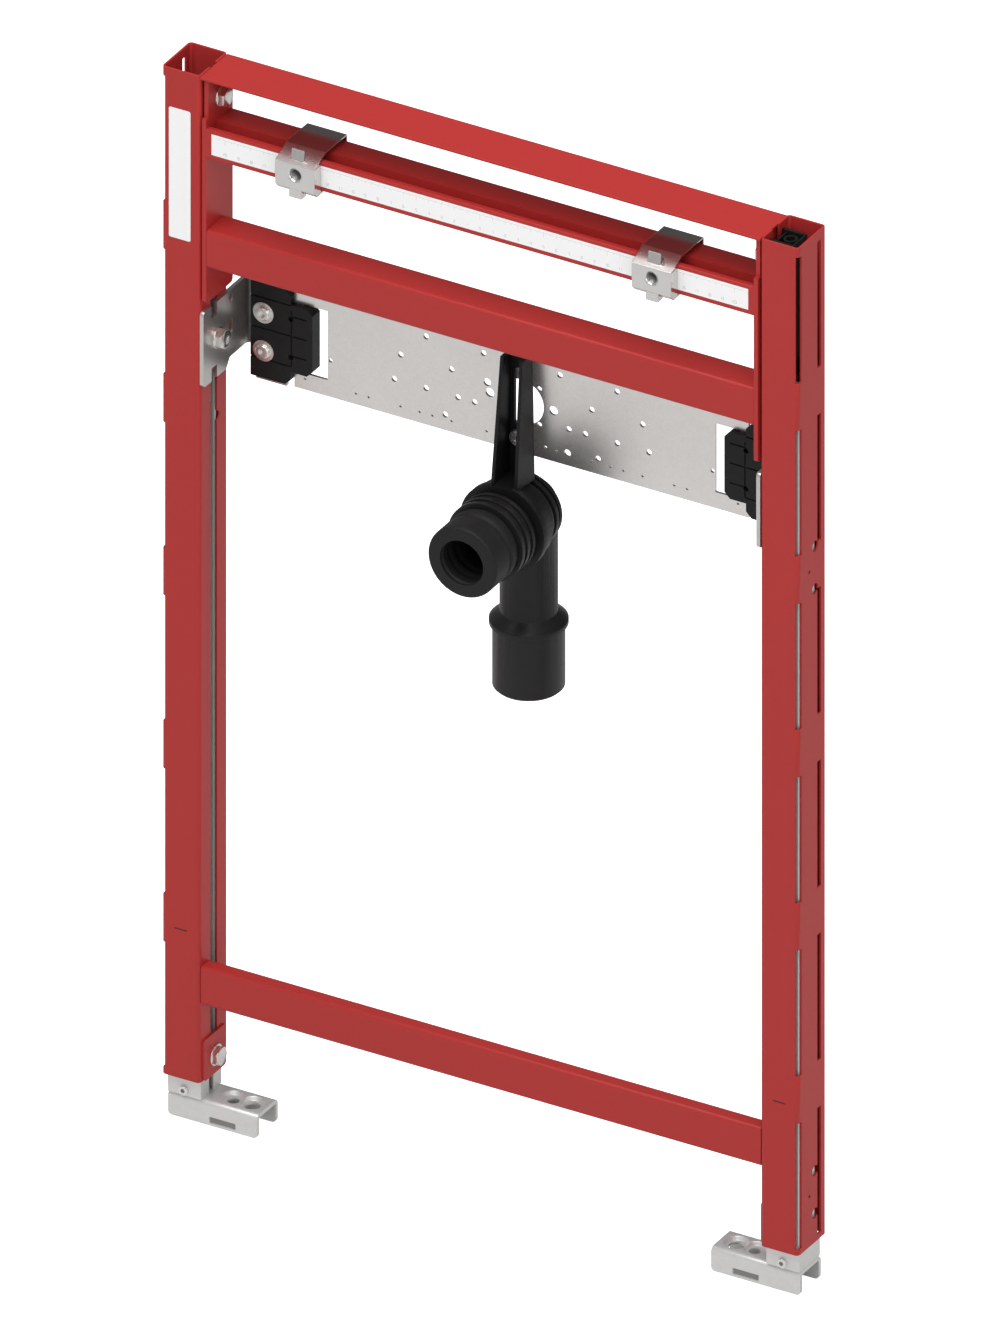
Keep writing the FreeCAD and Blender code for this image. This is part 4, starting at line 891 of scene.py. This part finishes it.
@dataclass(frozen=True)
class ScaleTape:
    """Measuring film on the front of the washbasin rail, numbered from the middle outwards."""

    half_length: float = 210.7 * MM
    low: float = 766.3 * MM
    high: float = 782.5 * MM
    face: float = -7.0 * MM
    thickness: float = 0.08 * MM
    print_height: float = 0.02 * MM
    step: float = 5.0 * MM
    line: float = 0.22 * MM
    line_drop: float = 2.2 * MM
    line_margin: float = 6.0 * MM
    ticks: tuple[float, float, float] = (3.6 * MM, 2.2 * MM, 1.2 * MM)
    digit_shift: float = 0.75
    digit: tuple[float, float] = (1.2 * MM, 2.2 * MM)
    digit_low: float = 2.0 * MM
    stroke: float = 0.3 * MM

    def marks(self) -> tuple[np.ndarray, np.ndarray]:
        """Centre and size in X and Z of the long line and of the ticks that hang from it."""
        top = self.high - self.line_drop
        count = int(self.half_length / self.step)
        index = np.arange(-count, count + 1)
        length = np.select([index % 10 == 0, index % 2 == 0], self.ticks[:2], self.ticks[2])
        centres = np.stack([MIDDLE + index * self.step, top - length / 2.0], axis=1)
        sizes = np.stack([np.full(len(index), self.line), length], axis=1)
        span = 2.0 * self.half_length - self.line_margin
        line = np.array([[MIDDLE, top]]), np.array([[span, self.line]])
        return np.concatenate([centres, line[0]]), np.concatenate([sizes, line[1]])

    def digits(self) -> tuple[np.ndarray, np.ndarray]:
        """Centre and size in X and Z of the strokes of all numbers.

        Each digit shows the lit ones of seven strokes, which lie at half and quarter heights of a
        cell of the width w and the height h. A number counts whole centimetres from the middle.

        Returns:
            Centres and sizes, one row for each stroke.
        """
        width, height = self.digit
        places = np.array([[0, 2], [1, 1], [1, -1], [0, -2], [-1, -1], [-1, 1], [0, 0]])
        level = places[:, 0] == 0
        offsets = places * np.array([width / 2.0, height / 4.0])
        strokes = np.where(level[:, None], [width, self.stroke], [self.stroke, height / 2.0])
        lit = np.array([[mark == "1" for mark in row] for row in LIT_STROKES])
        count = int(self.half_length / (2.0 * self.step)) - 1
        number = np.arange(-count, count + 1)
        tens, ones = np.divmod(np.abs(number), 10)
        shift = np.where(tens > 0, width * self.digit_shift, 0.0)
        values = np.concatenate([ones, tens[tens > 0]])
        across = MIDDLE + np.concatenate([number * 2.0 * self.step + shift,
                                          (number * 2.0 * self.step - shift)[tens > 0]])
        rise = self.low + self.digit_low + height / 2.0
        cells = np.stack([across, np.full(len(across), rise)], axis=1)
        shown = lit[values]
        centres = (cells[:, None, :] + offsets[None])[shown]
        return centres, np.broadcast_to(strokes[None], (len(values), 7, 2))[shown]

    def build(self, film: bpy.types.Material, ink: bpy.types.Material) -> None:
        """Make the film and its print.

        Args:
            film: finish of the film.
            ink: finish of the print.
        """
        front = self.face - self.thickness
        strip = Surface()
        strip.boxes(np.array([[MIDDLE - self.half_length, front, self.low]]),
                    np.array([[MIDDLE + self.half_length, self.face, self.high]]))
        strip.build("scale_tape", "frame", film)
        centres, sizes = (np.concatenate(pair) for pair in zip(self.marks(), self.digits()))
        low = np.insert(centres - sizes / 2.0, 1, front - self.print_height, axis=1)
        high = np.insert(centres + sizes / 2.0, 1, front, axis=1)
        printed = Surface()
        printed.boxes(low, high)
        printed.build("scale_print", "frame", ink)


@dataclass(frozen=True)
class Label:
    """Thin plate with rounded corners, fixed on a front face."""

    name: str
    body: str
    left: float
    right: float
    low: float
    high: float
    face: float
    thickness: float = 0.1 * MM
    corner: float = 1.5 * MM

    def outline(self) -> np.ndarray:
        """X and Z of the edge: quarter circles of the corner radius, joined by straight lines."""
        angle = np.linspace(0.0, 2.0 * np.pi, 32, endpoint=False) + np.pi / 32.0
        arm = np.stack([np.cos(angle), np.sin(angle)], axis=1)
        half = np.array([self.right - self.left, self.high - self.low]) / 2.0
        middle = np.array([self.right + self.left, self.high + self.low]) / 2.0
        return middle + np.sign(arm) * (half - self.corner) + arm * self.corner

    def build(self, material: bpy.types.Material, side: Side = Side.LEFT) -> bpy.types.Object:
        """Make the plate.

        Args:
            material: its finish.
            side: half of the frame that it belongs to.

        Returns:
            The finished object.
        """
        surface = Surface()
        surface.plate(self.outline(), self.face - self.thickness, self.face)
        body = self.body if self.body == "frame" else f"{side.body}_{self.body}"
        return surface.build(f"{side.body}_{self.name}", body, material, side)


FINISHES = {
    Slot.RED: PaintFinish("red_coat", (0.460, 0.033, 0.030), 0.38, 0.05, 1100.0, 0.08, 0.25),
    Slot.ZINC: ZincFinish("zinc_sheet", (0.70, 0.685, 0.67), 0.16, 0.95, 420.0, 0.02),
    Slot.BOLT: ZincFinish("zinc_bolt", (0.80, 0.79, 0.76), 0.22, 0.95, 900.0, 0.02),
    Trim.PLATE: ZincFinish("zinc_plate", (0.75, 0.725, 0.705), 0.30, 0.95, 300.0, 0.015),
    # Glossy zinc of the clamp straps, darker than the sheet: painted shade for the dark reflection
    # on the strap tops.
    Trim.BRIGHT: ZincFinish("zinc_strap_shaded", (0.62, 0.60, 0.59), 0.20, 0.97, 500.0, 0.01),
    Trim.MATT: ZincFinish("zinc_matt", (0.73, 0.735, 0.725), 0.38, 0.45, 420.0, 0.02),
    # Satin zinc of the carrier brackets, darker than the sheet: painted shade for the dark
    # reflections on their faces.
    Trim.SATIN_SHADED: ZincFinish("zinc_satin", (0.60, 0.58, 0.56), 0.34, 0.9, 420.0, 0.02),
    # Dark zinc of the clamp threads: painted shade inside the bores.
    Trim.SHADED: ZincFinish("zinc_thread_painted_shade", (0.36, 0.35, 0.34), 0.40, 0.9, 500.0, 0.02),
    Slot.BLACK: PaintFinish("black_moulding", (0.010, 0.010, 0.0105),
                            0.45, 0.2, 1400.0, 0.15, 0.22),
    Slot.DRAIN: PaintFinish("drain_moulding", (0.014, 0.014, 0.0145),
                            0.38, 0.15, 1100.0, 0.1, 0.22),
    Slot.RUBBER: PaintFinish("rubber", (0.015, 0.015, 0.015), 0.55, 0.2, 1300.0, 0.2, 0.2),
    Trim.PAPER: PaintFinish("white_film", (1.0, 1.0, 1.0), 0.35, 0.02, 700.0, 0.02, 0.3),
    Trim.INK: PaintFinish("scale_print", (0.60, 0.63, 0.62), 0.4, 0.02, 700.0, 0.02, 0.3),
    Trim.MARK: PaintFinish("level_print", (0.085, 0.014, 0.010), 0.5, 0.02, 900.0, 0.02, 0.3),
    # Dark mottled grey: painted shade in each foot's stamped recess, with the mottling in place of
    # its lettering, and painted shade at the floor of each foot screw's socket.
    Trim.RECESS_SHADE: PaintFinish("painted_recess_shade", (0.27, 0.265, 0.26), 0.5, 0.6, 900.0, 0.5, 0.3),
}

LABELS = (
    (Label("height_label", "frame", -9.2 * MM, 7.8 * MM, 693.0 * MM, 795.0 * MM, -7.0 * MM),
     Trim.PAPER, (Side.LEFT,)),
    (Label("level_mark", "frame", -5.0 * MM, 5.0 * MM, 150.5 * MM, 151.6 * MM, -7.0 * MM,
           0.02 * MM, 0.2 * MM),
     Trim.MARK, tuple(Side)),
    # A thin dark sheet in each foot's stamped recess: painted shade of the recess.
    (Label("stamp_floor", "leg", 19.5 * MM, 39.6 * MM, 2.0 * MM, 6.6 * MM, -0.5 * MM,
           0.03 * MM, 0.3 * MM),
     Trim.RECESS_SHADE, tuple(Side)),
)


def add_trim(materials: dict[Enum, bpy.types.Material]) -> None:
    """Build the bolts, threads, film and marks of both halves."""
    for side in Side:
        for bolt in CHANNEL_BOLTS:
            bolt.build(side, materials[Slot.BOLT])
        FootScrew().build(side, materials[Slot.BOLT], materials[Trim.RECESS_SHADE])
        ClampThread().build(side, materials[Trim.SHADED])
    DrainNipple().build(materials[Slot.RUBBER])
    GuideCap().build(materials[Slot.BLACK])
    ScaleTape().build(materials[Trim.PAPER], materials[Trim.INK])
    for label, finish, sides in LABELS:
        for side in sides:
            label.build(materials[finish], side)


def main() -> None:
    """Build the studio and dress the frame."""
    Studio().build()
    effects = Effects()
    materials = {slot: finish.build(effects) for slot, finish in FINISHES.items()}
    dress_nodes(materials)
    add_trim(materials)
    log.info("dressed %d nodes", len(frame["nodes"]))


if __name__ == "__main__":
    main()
-=-=-=-=-
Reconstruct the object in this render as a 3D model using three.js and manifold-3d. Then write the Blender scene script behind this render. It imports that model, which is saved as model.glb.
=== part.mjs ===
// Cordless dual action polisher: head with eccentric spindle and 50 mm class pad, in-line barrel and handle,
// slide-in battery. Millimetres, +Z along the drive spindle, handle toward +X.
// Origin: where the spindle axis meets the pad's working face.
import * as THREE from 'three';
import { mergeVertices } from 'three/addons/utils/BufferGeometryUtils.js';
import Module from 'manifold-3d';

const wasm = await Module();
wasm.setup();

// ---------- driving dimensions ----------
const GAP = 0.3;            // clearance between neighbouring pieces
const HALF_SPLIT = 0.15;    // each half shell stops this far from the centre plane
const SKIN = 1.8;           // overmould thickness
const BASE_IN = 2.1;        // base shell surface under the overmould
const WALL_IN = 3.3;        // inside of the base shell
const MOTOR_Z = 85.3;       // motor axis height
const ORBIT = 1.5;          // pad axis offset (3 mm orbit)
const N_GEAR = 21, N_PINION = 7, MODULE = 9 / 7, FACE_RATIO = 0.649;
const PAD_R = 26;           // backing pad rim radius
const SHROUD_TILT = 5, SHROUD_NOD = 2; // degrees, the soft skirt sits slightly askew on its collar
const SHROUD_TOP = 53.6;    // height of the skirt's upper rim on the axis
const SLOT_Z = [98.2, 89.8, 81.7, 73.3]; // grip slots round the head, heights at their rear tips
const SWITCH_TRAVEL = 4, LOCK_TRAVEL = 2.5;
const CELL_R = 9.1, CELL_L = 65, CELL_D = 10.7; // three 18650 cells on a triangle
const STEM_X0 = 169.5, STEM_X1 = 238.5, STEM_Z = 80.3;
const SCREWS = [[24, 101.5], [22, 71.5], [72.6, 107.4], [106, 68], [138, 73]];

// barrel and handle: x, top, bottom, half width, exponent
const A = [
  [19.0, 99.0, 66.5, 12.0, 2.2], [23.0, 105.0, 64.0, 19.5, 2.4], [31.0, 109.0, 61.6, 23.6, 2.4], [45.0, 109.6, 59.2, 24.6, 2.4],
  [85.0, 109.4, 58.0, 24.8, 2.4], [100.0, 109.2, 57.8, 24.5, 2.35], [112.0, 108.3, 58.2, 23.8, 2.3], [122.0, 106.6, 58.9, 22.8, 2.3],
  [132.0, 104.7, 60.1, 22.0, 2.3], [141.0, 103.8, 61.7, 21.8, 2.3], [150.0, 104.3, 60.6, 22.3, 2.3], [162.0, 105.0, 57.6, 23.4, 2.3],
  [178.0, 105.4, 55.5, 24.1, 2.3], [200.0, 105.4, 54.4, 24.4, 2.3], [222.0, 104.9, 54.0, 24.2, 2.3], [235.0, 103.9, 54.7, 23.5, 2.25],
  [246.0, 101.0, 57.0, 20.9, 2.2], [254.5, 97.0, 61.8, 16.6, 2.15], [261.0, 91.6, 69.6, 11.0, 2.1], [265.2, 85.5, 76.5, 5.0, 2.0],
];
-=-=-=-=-
_Exercise objective_. Start with the line that contains "Keep writing the" and end with the line that contains "stroke: float = 0.3 * MM"; give those lines again exactly, and no others.

_Finished exercise_.
Keep writing the FreeCAD and Blender code for this image. This is part 4, starting at line 891 of scene.py. This part finishes it.
@dataclass(frozen=True)
class ScaleTape:
    """Measuring film on the front of the washbasin rail, numbered from the middle outwards."""

    half_length: float = 210.7 * MM
    low: float = 766.3 * MM
    high: float = 782.5 * MM
    face: float = -7.0 * MM
    thickness: float = 0.08 * MM
    print_height: float = 0.02 * MM
    step: float = 5.0 * MM
    line: float = 0.22 * MM
    line_drop: float = 2.2 * MM
    line_margin: float = 6.0 * MM
    ticks: tuple[float, float, float] = (3.6 * MM, 2.2 * MM, 1.2 * MM)
    digit_shift: float = 0.75
    digit: tuple[float, float] = (1.2 * MM, 2.2 * MM)
    digit_low: float = 2.0 * MM
    stroke: float = 0.3 * MM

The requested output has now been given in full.